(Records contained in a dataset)

━━━━━━

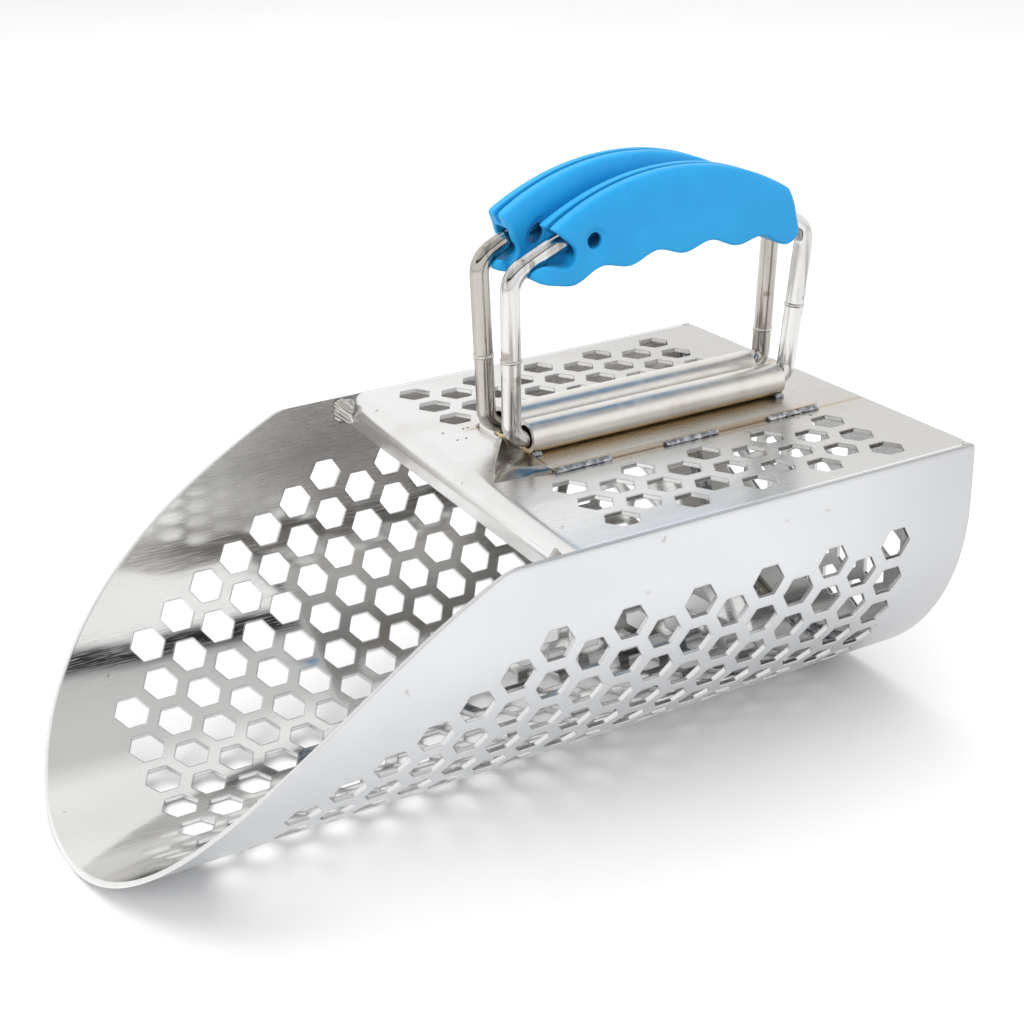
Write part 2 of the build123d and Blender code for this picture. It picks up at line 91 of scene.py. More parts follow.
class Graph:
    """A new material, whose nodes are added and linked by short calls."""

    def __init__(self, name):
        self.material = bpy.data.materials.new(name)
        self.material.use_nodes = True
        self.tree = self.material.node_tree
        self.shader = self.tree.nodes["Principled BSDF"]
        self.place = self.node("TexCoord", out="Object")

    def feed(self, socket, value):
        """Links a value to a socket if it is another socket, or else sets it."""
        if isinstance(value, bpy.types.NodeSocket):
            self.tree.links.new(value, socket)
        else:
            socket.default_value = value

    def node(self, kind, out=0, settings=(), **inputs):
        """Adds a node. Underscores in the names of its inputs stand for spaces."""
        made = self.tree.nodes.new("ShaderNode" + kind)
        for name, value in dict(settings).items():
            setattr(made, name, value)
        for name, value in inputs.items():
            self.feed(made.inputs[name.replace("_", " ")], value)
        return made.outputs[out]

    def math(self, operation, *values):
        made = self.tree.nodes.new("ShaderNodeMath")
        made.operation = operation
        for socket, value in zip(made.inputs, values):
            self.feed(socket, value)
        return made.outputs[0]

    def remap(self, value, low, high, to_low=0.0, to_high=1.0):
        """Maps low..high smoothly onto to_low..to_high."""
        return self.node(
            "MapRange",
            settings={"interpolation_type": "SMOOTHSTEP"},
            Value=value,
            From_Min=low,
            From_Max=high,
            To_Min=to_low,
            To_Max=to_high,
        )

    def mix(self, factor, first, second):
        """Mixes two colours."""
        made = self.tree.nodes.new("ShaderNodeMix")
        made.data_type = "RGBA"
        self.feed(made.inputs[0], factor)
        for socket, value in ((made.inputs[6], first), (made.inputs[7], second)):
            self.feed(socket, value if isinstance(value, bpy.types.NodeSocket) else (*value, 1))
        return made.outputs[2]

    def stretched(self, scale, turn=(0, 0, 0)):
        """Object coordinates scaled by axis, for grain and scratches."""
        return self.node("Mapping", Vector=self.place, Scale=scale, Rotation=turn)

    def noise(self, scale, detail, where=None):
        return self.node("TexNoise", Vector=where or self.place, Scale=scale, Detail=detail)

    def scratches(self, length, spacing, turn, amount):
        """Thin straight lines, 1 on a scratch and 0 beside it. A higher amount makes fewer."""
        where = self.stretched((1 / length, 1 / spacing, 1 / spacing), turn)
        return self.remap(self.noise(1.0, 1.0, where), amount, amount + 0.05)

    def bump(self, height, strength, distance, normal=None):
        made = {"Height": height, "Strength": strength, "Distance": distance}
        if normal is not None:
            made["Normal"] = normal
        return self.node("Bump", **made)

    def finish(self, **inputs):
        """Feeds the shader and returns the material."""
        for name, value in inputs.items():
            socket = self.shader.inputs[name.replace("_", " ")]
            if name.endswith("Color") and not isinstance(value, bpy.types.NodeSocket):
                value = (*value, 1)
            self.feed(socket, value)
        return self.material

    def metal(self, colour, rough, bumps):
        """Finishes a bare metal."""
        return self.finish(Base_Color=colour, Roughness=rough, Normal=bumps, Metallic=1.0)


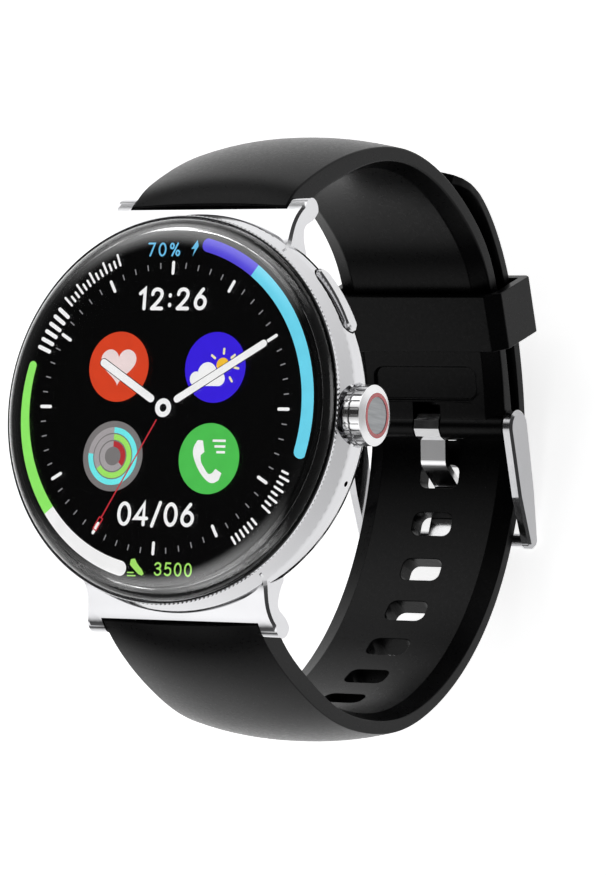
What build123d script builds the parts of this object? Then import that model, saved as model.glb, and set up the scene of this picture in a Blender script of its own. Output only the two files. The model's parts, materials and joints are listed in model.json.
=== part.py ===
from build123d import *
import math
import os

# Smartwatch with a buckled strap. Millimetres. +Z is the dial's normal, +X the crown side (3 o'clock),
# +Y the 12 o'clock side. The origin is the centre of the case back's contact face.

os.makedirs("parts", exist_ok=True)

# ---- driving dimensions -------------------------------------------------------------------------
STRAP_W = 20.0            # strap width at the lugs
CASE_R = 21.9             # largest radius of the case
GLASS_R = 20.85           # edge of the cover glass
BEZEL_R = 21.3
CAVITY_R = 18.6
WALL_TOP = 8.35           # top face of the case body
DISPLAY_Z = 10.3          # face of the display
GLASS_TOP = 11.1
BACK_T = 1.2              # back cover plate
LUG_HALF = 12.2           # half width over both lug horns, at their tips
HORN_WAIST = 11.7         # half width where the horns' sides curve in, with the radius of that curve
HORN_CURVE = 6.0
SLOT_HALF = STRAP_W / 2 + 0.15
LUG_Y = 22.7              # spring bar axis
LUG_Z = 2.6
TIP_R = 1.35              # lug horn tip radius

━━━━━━

### EXERCISE GOAL
Reproduce every entry shown above, precisely as it stands.

### FULL ANSWER
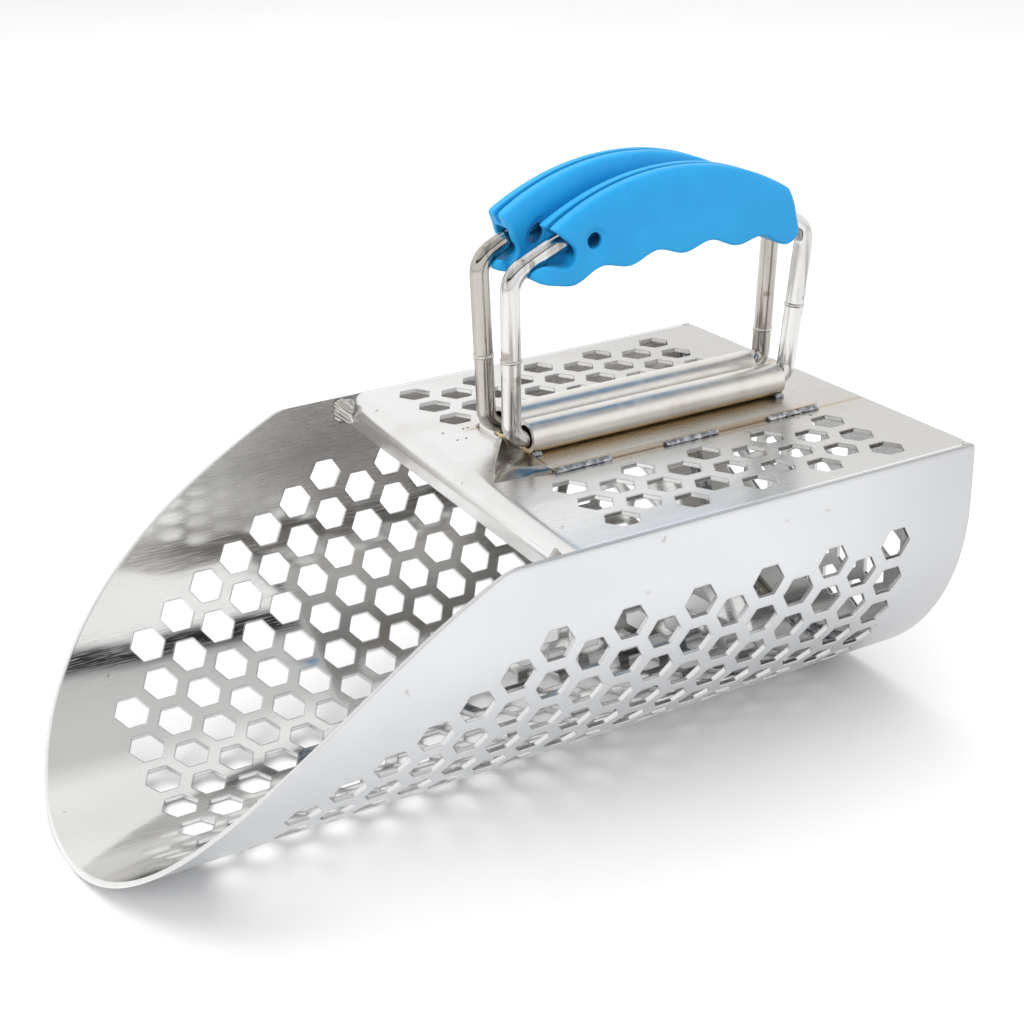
Write part 2 of the build123d and Blender code for this picture. It picks up at line 91 of scene.py. More parts follow.
class Graph:
    """A new material, whose nodes are added and linked by short calls."""

    def __init__(self, name):
        self.material = bpy.data.materials.new(name)
        self.material.use_nodes = True
        self.tree = self.material.node_tree
        self.shader = self.tree.nodes["Principled BSDF"]
        self.place = self.node("TexCoord", out="Object")

    def feed(self, socket, value):
        """Links a value to a socket if it is another socket, or else sets it."""
        if isinstance(value, bpy.types.NodeSocket):
            self.tree.links.new(value, socket)
        else:
            socket.default_value = value

    def node(self, kind, out=0, settings=(), **inputs):
        """Adds a node. Underscores in the names of its inputs stand for spaces."""
        made = self.tree.nodes.new("ShaderNode" + kind)
        for name, value in dict(settings).items():
            setattr(made, name, value)
        for name, value in inputs.items():
            self.feed(made.inputs[name.replace("_", " ")], value)
        return made.outputs[out]

    def math(self, operation, *values):
        made = self.tree.nodes.new("ShaderNodeMath")
        made.operation = operation
        for socket, value in zip(made.inputs, values):
            self.feed(socket, value)
        return made.outputs[0]

    def remap(self, value, low, high, to_low=0.0, to_high=1.0):
        """Maps low..high smoothly onto to_low..to_high."""
        return self.node(
            "MapRange",
            settings={"interpolation_type": "SMOOTHSTEP"},
            Value=value,
            From_Min=low,
            From_Max=high,
            To_Min=to_low,
            To_Max=to_high,
        )

    def mix(self, factor, first, second):
        """Mixes two colours."""
        made = self.tree.nodes.new("ShaderNodeMix")
        made.data_type = "RGBA"
        self.feed(made.inputs[0], factor)
        for socket, value in ((made.inputs[6], first), (made.inputs[7], second)):
            self.feed(socket, value if isinstance(value, bpy.types.NodeSocket) else (*value, 1))
        return made.outputs[2]

    def stretched(self, scale, turn=(0, 0, 0)):
        """Object coordinates scaled by axis, for grain and scratches."""
        return self.node("Mapping", Vector=self.place, Scale=scale, Rotation=turn)

    def noise(self, scale, detail, where=None):
        return self.node("TexNoise", Vector=where or self.place, Scale=scale, Detail=detail)

    def scratches(self, length, spacing, turn, amount):
        """Thin straight lines, 1 on a scratch and 0 beside it. A higher amount makes fewer."""
        where = self.stretched((1 / length, 1 / spacing, 1 / spacing), turn)
        return self.remap(self.noise(1.0, 1.0, where), amount, amount + 0.05)

    def bump(self, height, strength, distance, normal=None):
        made = {"Height": height, "Strength": strength, "Distance": distance}
        if normal is not None:
            made["Normal"] = normal
        return self.node("Bump", **made)

    def finish(self, **inputs):
        """Feeds the shader and returns the material."""
        for name, value in inputs.items():
            socket = self.shader.inputs[name.replace("_", " ")]
            if name.endswith("Color") and not isinstance(value, bpy.types.NodeSocket):
                value = (*value, 1)
            self.feed(socket, value)
        return self.material

    def metal(self, colour, rough, bumps):
        """Finishes a bare metal."""
        return self.finish(Base_Color=colour, Roughness=rough, Normal=bumps, Metallic=1.0)


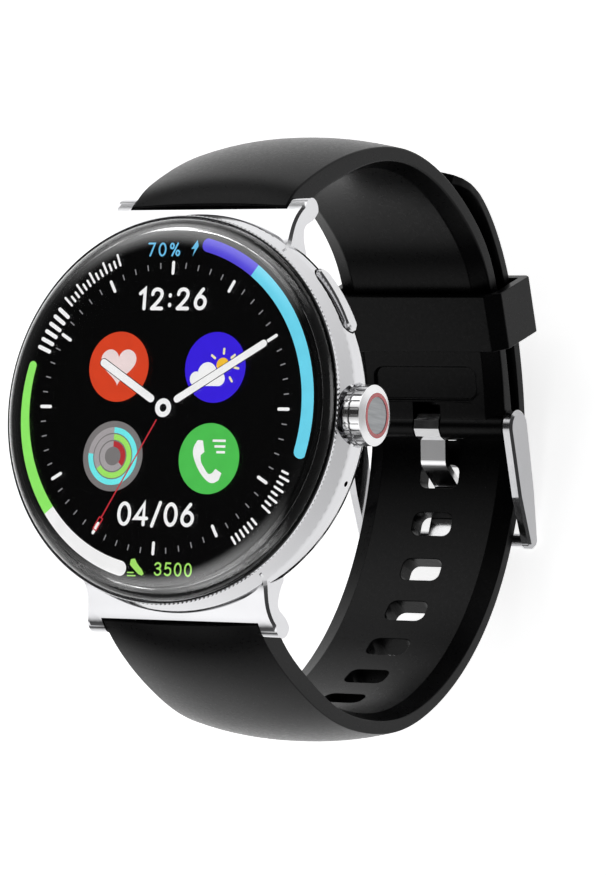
What build123d script builds the parts of this object? Then import that model, saved as model.glb, and set up the scene of this picture in a Blender script of its own. Output only the two files. The model's parts, materials and joints are listed in model.json.
=== part.py ===
from build123d import *
import math
import os

# Smartwatch with a buckled strap. Millimetres. +Z is the dial's normal, +X the crown side (3 o'clock),
# +Y the 12 o'clock side. The origin is the centre of the case back's contact face.

os.makedirs("parts", exist_ok=True)

# ---- driving dimensions -------------------------------------------------------------------------
STRAP_W = 20.0            # strap width at the lugs
CASE_R = 21.9             # largest radius of the case
GLASS_R = 20.85           # edge of the cover glass
BEZEL_R = 21.3
CAVITY_R = 18.6
WALL_TOP = 8.35           # top face of the case body
DISPLAY_Z = 10.3          # face of the display
GLASS_TOP = 11.1
BACK_T = 1.2              # back cover plate
LUG_HALF = 12.2           # half width over both lug horns, at their tips
HORN_WAIST = 11.7         # half width where the horns' sides curve in, with the radius of that curve
HORN_CURVE = 6.0
SLOT_HALF = STRAP_W / 2 + 0.15
LUG_Y = 22.7              # spring bar axis
LUG_Z = 2.6
TIP_R = 1.35              # lug horn tip radius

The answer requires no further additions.